Future Directions: Hybrid Systems and Digital Optimization

The next frontier for small‑scale thermal recovery lies in combining multiple heat sources with real‑time data analytics:

  • Hybrid solar‑gas steam systems – a solar field handles daytime load, while a small gas boiler or modular OTSG fills in at night. This can reduce gas consumption by 50–70% while keeping production stable.
  • Digital twin monitoring – low‑cost IoT sensors (temperature, pressure, flow) feed into a cloud‑based model that automatically adjusts injection rates and heat inputs. Small operators can now subscribe to such services for under $500 per month, optimizing each injection cycle without a dedicated engineer.
  • Machine learning for pattern selection – algorithms trained on field data can recommend the best candidate wells for cyclic steam or hot water injection, reducing trial‑and‑error.

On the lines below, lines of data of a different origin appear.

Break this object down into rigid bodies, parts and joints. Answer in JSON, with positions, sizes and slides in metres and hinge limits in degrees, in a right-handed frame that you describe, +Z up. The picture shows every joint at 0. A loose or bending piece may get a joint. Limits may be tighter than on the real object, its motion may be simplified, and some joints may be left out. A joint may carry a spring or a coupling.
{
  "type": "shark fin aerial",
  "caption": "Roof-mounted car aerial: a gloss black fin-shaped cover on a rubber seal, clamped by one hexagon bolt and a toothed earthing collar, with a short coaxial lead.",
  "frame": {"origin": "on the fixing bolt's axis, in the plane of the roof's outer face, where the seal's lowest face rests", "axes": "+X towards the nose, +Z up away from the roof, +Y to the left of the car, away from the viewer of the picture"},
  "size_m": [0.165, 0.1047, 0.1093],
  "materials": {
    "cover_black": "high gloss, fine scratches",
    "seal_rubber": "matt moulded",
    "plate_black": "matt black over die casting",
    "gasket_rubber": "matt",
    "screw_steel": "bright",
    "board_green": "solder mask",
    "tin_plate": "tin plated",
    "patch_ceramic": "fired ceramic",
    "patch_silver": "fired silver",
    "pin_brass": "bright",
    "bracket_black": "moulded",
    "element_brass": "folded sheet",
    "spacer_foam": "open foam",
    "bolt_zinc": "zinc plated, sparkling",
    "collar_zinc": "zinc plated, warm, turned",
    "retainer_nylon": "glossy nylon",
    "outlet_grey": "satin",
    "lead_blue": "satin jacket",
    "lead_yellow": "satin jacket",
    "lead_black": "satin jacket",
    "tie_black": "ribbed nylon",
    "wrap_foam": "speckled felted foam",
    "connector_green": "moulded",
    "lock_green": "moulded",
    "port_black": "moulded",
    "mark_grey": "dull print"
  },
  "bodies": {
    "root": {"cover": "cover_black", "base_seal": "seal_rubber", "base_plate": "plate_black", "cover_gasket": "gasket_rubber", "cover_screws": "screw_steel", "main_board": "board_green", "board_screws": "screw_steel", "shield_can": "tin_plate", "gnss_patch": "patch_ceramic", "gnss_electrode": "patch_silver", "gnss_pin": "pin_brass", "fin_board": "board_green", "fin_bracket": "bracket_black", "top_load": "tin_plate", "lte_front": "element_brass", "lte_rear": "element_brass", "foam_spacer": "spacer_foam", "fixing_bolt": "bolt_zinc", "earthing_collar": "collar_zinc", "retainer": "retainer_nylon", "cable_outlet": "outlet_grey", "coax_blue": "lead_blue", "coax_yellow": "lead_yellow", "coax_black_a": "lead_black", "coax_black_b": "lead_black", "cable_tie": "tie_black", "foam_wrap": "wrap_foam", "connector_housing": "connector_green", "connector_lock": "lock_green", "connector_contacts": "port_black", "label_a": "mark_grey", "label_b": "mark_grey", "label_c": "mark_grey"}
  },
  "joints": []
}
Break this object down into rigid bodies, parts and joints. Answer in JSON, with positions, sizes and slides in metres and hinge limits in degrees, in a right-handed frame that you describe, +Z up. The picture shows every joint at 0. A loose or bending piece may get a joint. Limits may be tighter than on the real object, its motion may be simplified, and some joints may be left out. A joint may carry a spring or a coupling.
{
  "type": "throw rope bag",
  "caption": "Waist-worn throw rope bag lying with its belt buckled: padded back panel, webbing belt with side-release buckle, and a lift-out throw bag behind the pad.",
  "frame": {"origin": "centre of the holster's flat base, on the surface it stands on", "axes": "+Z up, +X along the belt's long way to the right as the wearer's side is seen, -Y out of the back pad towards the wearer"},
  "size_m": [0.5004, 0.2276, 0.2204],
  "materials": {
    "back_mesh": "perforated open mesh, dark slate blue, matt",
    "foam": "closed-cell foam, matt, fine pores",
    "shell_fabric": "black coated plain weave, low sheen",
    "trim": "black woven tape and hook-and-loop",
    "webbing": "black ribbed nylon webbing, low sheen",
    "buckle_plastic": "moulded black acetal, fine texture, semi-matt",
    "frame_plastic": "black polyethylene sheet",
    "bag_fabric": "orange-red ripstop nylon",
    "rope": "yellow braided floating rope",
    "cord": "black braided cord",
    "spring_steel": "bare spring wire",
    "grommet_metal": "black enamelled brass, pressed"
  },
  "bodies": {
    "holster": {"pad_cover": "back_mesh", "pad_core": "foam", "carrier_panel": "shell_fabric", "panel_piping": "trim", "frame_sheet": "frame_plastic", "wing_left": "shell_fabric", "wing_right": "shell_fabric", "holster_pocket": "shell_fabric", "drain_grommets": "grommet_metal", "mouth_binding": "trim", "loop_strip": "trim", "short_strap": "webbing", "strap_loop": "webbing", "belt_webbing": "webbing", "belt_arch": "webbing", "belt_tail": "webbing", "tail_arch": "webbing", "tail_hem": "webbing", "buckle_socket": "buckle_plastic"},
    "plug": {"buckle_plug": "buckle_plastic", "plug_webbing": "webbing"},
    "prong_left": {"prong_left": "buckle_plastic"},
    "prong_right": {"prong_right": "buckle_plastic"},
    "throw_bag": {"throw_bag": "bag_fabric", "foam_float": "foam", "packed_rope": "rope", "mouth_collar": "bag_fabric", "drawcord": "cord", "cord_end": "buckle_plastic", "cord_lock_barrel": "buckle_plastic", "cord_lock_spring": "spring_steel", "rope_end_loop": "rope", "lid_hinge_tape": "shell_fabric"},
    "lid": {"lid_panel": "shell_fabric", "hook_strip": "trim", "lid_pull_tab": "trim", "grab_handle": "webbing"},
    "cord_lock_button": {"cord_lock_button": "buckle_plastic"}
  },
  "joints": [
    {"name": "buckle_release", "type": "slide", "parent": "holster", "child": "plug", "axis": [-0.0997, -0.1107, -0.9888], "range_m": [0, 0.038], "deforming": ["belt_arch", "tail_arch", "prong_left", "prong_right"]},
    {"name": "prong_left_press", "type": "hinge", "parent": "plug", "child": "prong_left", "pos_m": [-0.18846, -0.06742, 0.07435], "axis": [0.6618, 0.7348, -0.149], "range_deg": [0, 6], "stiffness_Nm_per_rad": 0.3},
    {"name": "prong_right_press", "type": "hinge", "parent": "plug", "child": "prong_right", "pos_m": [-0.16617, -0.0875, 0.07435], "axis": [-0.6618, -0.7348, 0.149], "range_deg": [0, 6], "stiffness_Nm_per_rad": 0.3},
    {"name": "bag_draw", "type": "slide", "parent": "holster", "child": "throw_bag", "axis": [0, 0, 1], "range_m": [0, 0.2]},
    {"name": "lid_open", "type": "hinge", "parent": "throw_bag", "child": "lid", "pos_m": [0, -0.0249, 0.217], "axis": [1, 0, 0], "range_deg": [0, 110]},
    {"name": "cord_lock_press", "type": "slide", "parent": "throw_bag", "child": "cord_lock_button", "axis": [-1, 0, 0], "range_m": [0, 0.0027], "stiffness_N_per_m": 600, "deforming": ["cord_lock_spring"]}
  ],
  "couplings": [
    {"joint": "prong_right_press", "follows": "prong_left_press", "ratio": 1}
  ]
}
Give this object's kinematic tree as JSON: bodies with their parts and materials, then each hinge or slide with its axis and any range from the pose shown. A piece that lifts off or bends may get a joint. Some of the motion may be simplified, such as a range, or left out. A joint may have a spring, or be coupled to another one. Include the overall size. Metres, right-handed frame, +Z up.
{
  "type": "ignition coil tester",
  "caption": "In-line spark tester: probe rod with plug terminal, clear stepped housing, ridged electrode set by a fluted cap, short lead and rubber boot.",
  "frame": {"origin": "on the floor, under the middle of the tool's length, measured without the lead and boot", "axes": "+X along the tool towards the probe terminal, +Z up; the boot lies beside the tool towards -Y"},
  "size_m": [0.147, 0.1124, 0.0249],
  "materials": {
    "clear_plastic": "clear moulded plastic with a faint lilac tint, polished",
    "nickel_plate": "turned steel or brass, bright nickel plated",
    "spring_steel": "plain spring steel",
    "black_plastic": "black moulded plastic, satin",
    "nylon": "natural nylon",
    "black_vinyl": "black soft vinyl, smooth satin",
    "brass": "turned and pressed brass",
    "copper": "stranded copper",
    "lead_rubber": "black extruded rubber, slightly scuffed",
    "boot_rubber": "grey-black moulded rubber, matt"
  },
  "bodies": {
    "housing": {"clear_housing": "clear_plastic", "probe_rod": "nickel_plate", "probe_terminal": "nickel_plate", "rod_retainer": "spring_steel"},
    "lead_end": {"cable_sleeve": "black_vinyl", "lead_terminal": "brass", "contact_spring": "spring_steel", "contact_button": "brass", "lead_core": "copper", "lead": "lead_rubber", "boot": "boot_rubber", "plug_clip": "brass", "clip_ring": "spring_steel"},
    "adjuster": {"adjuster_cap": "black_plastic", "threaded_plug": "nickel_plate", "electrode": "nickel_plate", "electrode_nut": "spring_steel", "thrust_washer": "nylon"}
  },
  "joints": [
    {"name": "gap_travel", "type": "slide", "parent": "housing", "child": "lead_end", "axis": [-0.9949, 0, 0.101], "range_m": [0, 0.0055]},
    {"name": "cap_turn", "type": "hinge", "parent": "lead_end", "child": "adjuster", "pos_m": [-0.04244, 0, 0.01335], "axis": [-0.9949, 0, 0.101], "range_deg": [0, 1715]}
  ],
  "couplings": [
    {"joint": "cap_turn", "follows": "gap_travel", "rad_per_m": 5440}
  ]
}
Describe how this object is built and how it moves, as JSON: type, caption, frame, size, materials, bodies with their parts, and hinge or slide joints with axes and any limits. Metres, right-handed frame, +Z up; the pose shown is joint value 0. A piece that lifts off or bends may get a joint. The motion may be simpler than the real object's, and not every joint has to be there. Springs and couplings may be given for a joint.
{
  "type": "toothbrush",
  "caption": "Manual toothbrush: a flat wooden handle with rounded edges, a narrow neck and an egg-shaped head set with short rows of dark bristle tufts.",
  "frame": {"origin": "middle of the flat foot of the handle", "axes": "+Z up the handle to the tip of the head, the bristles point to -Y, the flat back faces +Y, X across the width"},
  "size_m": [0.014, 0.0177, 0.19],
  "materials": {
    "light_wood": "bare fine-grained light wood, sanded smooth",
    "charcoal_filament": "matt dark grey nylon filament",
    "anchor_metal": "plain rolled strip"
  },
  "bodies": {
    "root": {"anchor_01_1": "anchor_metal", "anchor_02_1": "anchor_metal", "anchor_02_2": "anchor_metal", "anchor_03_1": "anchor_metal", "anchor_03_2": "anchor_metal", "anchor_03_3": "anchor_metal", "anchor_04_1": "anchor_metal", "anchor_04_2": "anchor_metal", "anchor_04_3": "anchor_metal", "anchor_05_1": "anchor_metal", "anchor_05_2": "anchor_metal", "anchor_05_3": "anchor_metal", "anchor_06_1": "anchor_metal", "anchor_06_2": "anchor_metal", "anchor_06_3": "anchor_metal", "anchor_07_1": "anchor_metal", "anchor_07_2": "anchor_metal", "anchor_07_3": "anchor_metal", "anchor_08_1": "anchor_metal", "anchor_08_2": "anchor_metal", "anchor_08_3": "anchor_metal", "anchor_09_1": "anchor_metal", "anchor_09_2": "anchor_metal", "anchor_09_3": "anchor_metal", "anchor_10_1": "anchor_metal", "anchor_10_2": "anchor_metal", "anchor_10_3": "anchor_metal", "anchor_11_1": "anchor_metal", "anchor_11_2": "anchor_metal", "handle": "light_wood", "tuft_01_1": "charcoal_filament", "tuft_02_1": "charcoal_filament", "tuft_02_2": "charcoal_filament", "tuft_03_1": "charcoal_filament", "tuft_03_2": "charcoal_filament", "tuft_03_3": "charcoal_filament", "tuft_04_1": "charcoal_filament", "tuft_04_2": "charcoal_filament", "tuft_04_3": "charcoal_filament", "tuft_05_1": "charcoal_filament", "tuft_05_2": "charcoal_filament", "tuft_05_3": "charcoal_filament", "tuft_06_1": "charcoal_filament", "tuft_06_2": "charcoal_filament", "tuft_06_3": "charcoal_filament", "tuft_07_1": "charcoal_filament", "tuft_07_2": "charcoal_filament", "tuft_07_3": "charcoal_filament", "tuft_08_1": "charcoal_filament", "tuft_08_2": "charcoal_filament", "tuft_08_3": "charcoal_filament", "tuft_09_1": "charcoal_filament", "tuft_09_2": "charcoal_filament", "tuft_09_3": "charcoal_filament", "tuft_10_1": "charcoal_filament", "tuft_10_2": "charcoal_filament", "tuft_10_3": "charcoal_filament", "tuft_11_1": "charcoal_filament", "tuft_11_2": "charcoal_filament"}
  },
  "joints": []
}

Combining solar thermal with modular steam generation and digital controls has already been trialed in a 12‑well field in Wyoming, where the system reduced overall energy costs by 55% and produced a 28% increase in oil production over a two‑year period.

Conclusion

Cost‑effective thermal recovery for small‑scale oil fields is achieved not by abandoning thermal EOR but by adapting it to fit constrained capital, limited infrastructure, and lower production volumes. Solar thermal integration, modular once‑through steam generators, low‑cost hot water injection, and emerging methods like electrical heating each offer a viable path forward. By carefully matching the technology to the field’s specific resources (sunlight, waste heat, casing gas, or cheap electricity), operators can improve recovery rates while keeping lifting costs competitive. The case studies from Romania, Texas, and California prove that small fields can indeed adopt thermal recovery profitably. As hybrid systems and digital optimization tools mature, the gap between large‑ and small‑field thermal EOR will continue to narrow, unlocking reserves that were once considered uneconomic.